Brandeis’s humorlessness may have been one of many reasons why Holmes was the house’s favorite guest. Holmes, his wife Fanny, and his new secretary, Stanley Clarke, attended Christie’s farewell party. Fanny Holmes revealed that, contrary to her reputation as a recluse, she liked to socialize and to play practical jokes. For a children’s party at the house, she sent a pie with ribbons coming out of it. When the children pulled the ribbons, they discovered presents instead of dessert. A live monkey playing a hand organ also appeared through the window. She bought the men a housewarming gift, a wren house for the backyard. “Truth may still be at the bottom of the well,” Frankfurter wrote her, “but you have brought up for us—joy. A bountiful summer to you! In grateful humility. Your House of Truth.”
During the summer of 1913, Frankfurter pondered another career opportunity, a Harvard Law School professorship. Denison broached the idea with one of the school’s younger professors, Edward “Bull” Warren. After consulting the faculty, Warren reported: “To a man, we want Frankfurter.” Frankfurter did not think he was worthy of joining a faculty that had included case method founder Christopher Columbus Langdell, judicial review theorist James Bradley Thayer, former dean James Barr Ames, or property scholar John Chipman Gray. Of Frankfurter’s worthiness, Brandeis replied: “I would let those who have the responsibilities for selecting you decide your qualifications and not have you decide that.”
Teaching at Harvard Law School, Frankfurter wrote in his memorandum, would allow him to mentor the nation’s future leaders who would shape “jurisprudence to meet the social and industrial needs of the time” and to wrestle with “the great procedural problems of administration and legislation.” He knew he was not a traditional legal scholar who would churn out law review articles. Yet, together with Roscoe Pound, Frankfurter believed that he could apply the social sciences to law in a way that would revolutionize the law school and the careers of its future graduates.

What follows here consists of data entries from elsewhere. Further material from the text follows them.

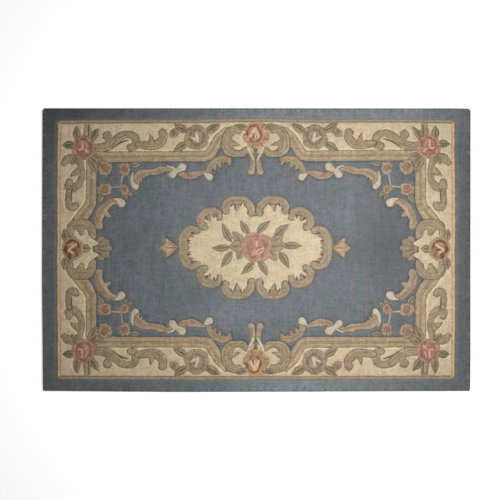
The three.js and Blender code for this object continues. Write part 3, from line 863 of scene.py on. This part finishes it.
FLOWER_EDGES = {
    "middle": (
        (-29, 59), (-3, 59), (14, 52), (35, 52), (54, 44), (62, 29), (66, 10), (61, -12), (59, -33),
        (51, -49), (29, -59), (3, -62), (-23, -60), (-37, -55), (-48, -41), (-53, -23), (-64, -6),
        (-64, 18), (-50, 33), (-42, 49),
    ),
    "corner": (
        (-42, 22), (-36, 37), (-20, 42), (-8, 51), (12, 50), (24, 46), (37, 39), (43, 23), (50, 8),
        (50, -12), (44, -30), (28, -43), (8, -50), (-12, -50), (-30, -41), (-43, -28), (-49, -8),
        (-46, 8),
    ),
    "top": (
        (-27, 52), (-9, 57), (15, 57), (39, 45), (44, 25), (57, 3), (59, -12), (52, -27), (39, -35),
        (24, -51), (7, -56), (-14, -52), (-26, -44), (-40, -31), (-52, -18), (-54, -3), (-42, 14),
        (-38, 31),
    ),
    "mauve": (
        (-38, 36), (-24, 42), (-12, 51), (14, 51), (26, 43), (41, 36), (46, 14), (55, -8), (49, -28),
        (36, -40), (18, -50), (-8, -54), (-28, -45), (-45, -36), (-47, -16), (-53, 0), (-45, 16),
    ),
    "side": (
        (-32, 32), (-15, 47), (8, 49), (28, 41), (41, 24), (45, 0), (38, -24), (28, -43), (4, -52),
        (-20, -45), (-37, -30), (-46, -6), (-43, 15),
    ),
}
FLOWER_STROKES = {
    "middle": (
        (
            rose_deep,
            ((-13, 45, 6), (5, 44, 8), (9, 39, 6)), ((-6, 30, 6), (7, 28, 5)),
            ((-35, 18, 5), (-37, 3, 7), (-34, -12, 5)), ((-20, 25, 5), (-26, 15, 7), (-27, 4, 5)),
            ((25, 30, 10), (35, 16, 17), (41, 3, 17), (40, -8, 9)),
            ((-27, -27, 6), (-23, -40, 11), (-13, -45, 12), (-2, -42, 7)),
            ((35, -18, 8), (26, -29, 14), (24, -41, 9)),
        ),
        (
            rose_pale,
            ((2, 23, 7), (3, 12, 9), (2, 2, 6)), ((-6, -8, 5), (-9, -20, 6), (-12, -29, 7)),
            ((-2, -30, 6), (0, -20, 6), (9, -12, 6), (20, -9, 6), (31, -4, 7)), ((9, -32, 5), (31, -17, 5)),
        ),
        (mauve_dark, ((1, -11, 4), (8, -3, 5), (17, -3, 4))),
        (rose_deep, ((-11, -12, 4), (-8, -3, 4)), ((11, 18, 4), (12, 7, 4))),
    ),
    "corner": (
        (
            rose_deep,
            ((-12, 33, 8), (2, 37, 12), (14, 33, 8)),
            ((-16, 24, 8), (-28, 14, 12), (-31, 3, 12), (-26, -8, 8)),
            ((22, 28, 8), (29, 17, 12), (30, 4, 10)), ((-28, -17, 8), (-23, -30, 12), (-11, -38, 9)),
            ((29, -10, 8), (21, -25, 12), (6, -32, 9)),
        ),
        (
            rose_pale,
            ((6, 27, 7), (5, 12, 11), (5, -5, 10)), ((6, -6, 7), (18, -8, 8)), ((-9, 18, 5), (-14, 4, 6)),
            ((-19, -21, 9), (-9, -11, 8)), ((32, -24, 6), (35, -14, 6)),
        ),
        (
            rose_deep,
            ((-5, 16, 5), (-7, 4, 7)), ((14, 14, 7), (17, 2, 8)), ((-4, -16, 6), (6, -16, 8), (15, -19, 6)),
        ),
        (
            mauve_dark,
            ((-42, 30, 5), (-30, 22, 6)), ((-12, 50, 5), (-8, 42, 6)), ((32, 44, 5), (25, 34, 6)),
            ((49, 2, 5), (38, 0, 6)), ((38, -38, 5), (28, -28, 6)), ((-2, -50, 5), (-2, -43, 6)),
            ((-44, -20, 5), (-34, -14, 6)),
        ),
        (rose_rim, ((-40, 6, 8), (-40, -8, 7)), ((36, 22, 7), (41, 10, 7)), ((12, -42, 7), (24, -38, 6))),
    ),
    "top": (
        (gold_brown, ((-26, 31, 7), (-14, 38, 11), (2, 38, 11), (13, 30, 7))),
        (gold_peach, ((-44, 22, 10), (-34, 32, 12))),
        (gold_brown, ((-30, 24, 7), (-34, 12, 12), (-37, 0, 9))),
        (gold_peach, ((-40, -6, 8), (-34, -20, 9))),
        (gold_pale, ((-22, -8, 9), (-12, 8, 14), (-3, 28, 12), (4, 16, 13), (14, -8, 11))),
        (gold_brown, ((-6, 6, 5), (-8, -6, 9), (-12, -16, 6))),
        (gold_pale, ((-2, 4, 6), (0, -12, 7))),
        (
            gold_brown,
            ((14, 24, 7), (21, 10, 11), (24, -4, 9), (20, -12, 6)),
            ((18, -16, 8), (10, -25, 12), (3, -26, 7)), ((-24, -12, 5), (-18, -24, 8), (-8, -30, 6)),
        ),
        (gold_peach, ((36, 18, 9), (44, 2, 15), (44, -12, 9)), ((22, 38, 8), (30, 28, 10))),
        (
            rust,
            ((38, 44, 5), (28, 30, 6)), ((56, -18, 5), (38, -16, 6)), ((30, -46, 5), (22, -34, 6)),
            ((-16, -54, 5), (-10, -40, 6)), ((-50, 2, 4), (-42, 2, 5)),
        ),
    ),
    "mauve": (
        (
            mauve_dark,
            ((-16, 26, 8), (-2, 31, 12), (14, 26, 8)),
            ((-24, 22, 7), (-30, 8, 13), (-29, -10, 12), (-20, -24, 8)),
            ((20, 20, 8), (27, 6, 12), (26, -10, 12), (18, -24, 8)),
            ((-14, -28, 8), (0, -33, 12), (12, -29, 8)), ((-26, 42, 5), (-19, 26, 6)),
            ((30, 40, 5), (20, 24, 6)), ((50, -16, 5), (34, -12, 6)), ((10, -50, 5), (5, -36, 6)),
            ((-44, -22, 5), (-32, -16, 6)), ((0, 50, 4), (0, 40, 5)),
        ),
        (
            mauve_pale,
            ((3, 20, 6), (0, 8, 10), (-4, -6, 11), (-6, -18, 8)),
            ((-6, -14, 8), (6, -9, 11), (18, -3, 9), (26, 0, 5)),
        ),
        (mauve_dark, ((10, 8, 6), (12, 0, 4))),
        (
            bud_pink,
            ((-14, 10, 6), (-15, -4, 6)), ((34, 0, 7), (38, -12, 7)), ((-38, 20, 7), (-43, 8, 7)),
            ((8, 40, 7), (20, 34, 6)), ((-20, -38, 7), (-8, -42, 6)),
        ),
    ),
    "side": (
        (
            side_dark,
            ((24, 20, 7), (14, 29, 9), (1, 34, 10), (-12, 31, 7)),
            ((-19, 27, 7), (-25, 15, 9), (-27, 3, 7)),
        ),
        (side_rust, ((-14, -17, 8), (-21, -25, 11), (-15, -33, 7))),
        (
            side_dark,
            ((27, 9, 10), (30, -4, 18), (27, -17, 10)), ((12, -22, 12), (12, -32, 19), (10, -42, 10)),
        ),
        (gold_peach, ((12, 16, 11), (-2, 20, 10))),
        (
            gold_pale,
            ((-17, 18, 6), (-5, 10, 9), (9, 0, 10), (17, -5, 7)), ((16, -7, 7), (7, -14, 9), (-3, -20, 6)),
        ),
        (side_dark, ((2, -3, 6), (-8, -6, 9), (-15, -4, 6))),
        (side_rust, ((-12, 6, 5), (-18, 4, 5))),
        (
            peach_dark,
            ((-38, 26, 5), (-30, 20, 6)), ((38, 30, 5), (30, 24, 6)), ((-40, -24, 5), (-32, -16, 6)),
            ((-6, 48, 5), (-4, 40, 6)),
        ),
        (side_rust, ((42, -4, 4), (38, -8, 5))),
        (peach_dark, ((-10, -48, 5), (-6, -38, 6))),
    ),
}
FLOWERS = (
    ("corner", rose_rim, rose_pink, (726, 430), FOUR_QUARTERS),
    ("mauve", mauve, mauve, (248, 473), FOUR_QUARTERS),
    ("top", gold_rim, gold, (-1, 477), TWO_SIDES),
    ("side", side_rim, side_gold, (771, 3), TWO_ENDS),
    ("middle", rose_rim, rose_pink, (MEDALLION[0] + 4, MEDALLION[1] + 2), ONCE),
)
FLOWER_BODY = 0.84


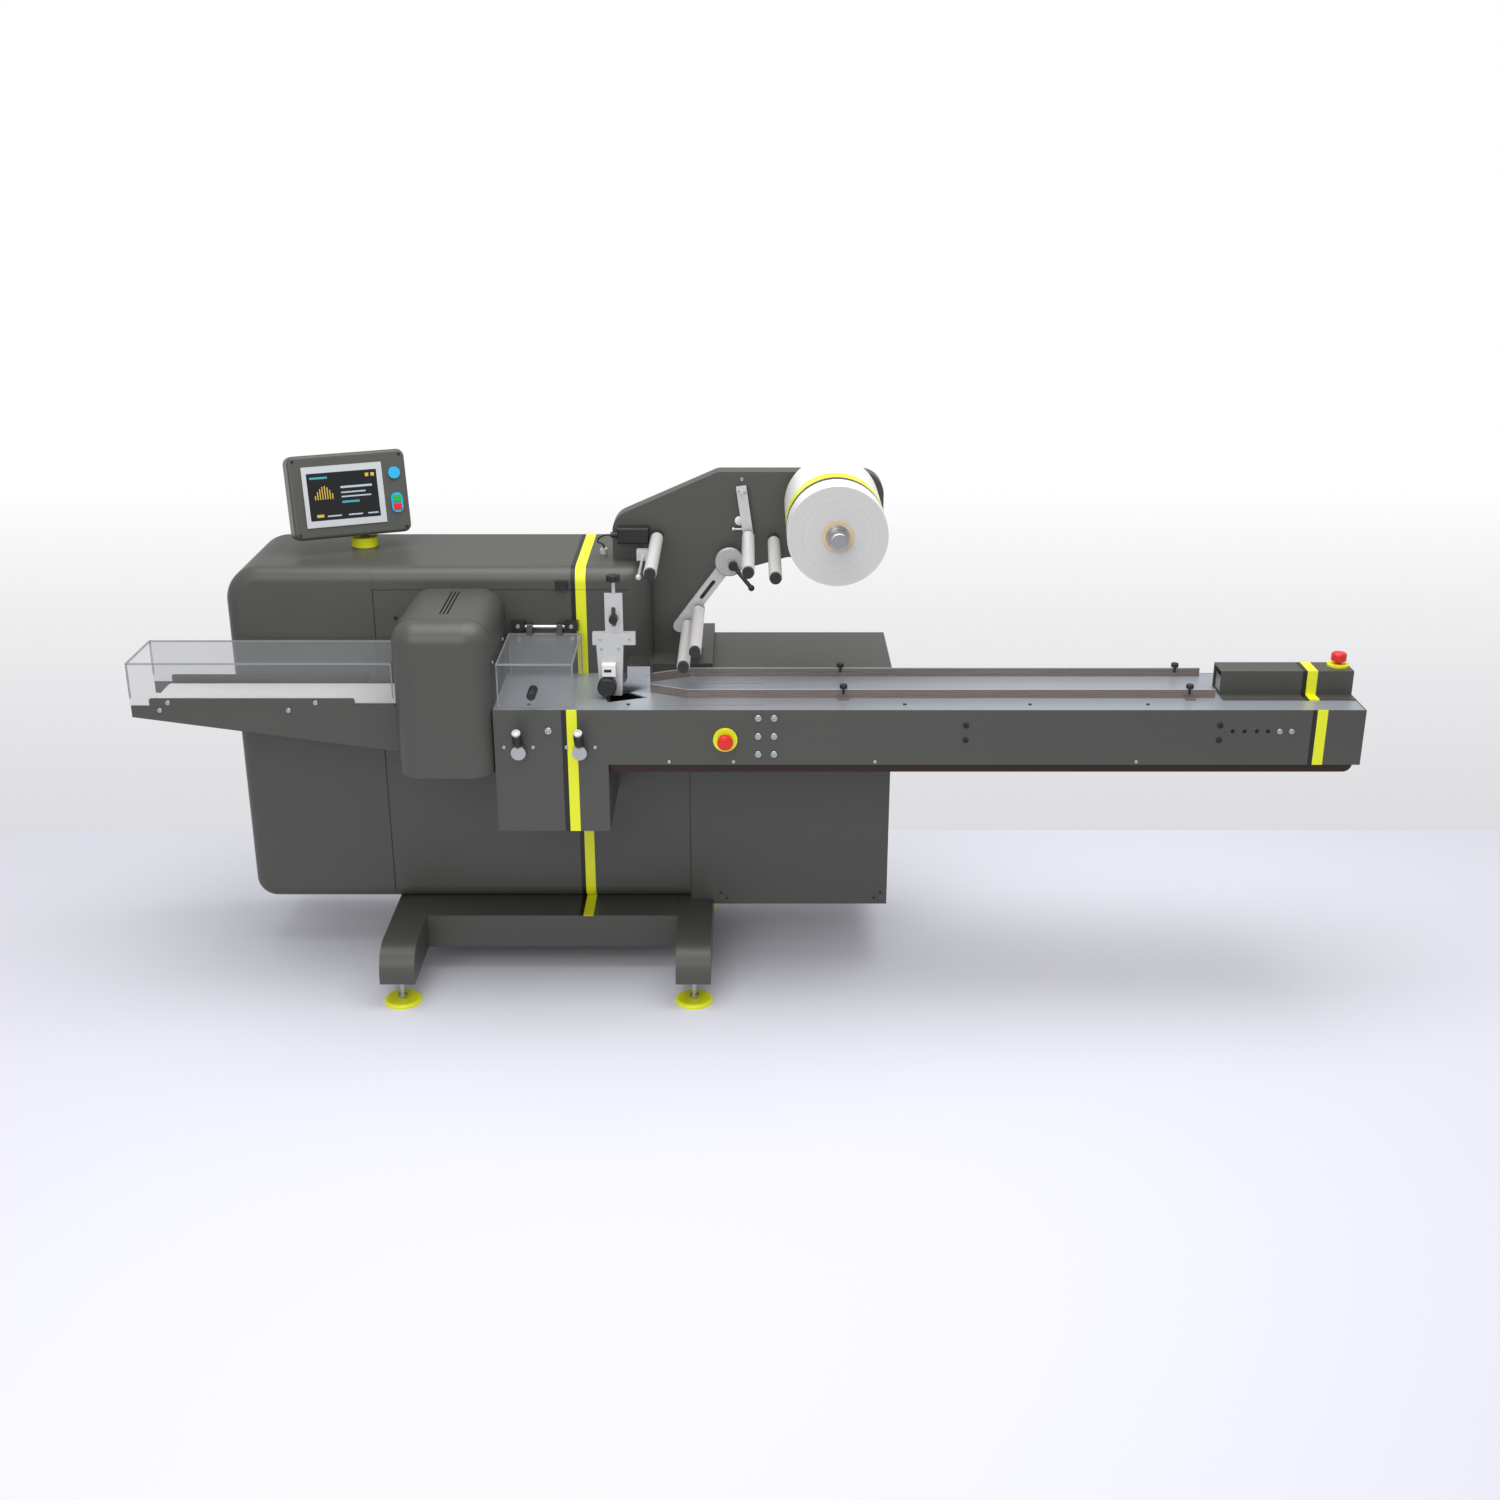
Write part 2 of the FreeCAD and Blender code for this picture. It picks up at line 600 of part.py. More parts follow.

Frankfurter analyzed the competing options. First, there was “the Valentine thing.” That path would force him to give up the law and waste his legal training and experience. Second, Frankfurter could stay in the Wilson administration. He never warmed to Wilson, whose “inscrutable secretiveness,” “Southern-Democrat” atmosphere, and “party solidarity” bothered him. Frankfurter’s boss, Lindley Garrison, was nice enough but a “first-class mediocrity.” Third, Frankfurter could practice law in New York City and become the city’s “citizen-lawyer” like Brandeis in Boston. Private practice, however, never appealed to Frankfurter. He did not like kowtowing to clients or advocating positions in which he did not believe. Finally, Harvard Law School, he concluded, was the “best five years’ investment ahead.” If he didn’t like it, he would be young enough to change course. Rather than make a hasty decision, Frankfurter circulated his memorandum to friends and mentors.
The childless Stimson and his wife, who considered Frankfurter a surrogate son, opposed the idea. Stimson thought that Frankfurter’s “greatest faculty of acquaintance, for keeping in touch with the center of things,—for knowing sympathetically men who are doing and thinking,” would be lost on the professors and students. Frankfurter, Stimson argued, belonged “at the center of the great liberal movement which [is] now going on in national and industrial life.” Researching criminology with Roscoe Pound would be a “side track.” Nor did Stimson think that Frankfurter and Pound were compatible personalities. Stimson advised Frankfurter to return to New York, not out of a selfish desire to practice law with him but because he thought it would suit him best. Thanking Stimson for his advice, Frankfurter replied that the offer was not limited to criminology and that the divide between academia and politics was not so vast. He pointed to University of Wisconsin professors who had influenced state social reform. And he was not persuaded that Wall Street law practice would put him at the center of a liberal political movement.
The leader of the liberal movement, Theodore Roosevelt, urged Frankfurter to return to New York law practice and warned him that if he became a professor he would “have to adjust [his] wants.” His future wife would have to “be content with a simple life” because his salary would remain mostly the same. Learned Hand was no more enthusiastic about Frankfurter joining the Harvard law faculty than was Stimson or Roosevelt. Hand thought Frankfurter should stay in the War Department with Garrison; Harvard Law School was not going anywhere. “What does Holmesy say?” Hand asked. “I suppose that you have writ[ten] him before now.”
With Holmes visiting friends in Britain and Ireland, Frankfurter asked to delay his decision for a few weeks until he heard from the justice. In a July 4 letter, Frankfurter presented the offer as a five-year tryout. Holmes’s experience in academia had been short and unfulfilling; he had bolted the Harvard law faculty after only a few months in the fall of 1882 to accept a judgeship on the Massachusetts Supreme Judicial Court. Replying on July 11, Holmes suggested that Frankfurter pursue private practice rather than teaching law and believed he would get “more nourishment from economics than from criminal law.” The only advantage to teaching was that it would protect Frankfurter’s health and allow him to slow down. Finally, Holmes objected that “academic life is but half-life—it is a withdrawal from the fight in order to utter smart things that cost you nothing except the thinking them from a cloister.”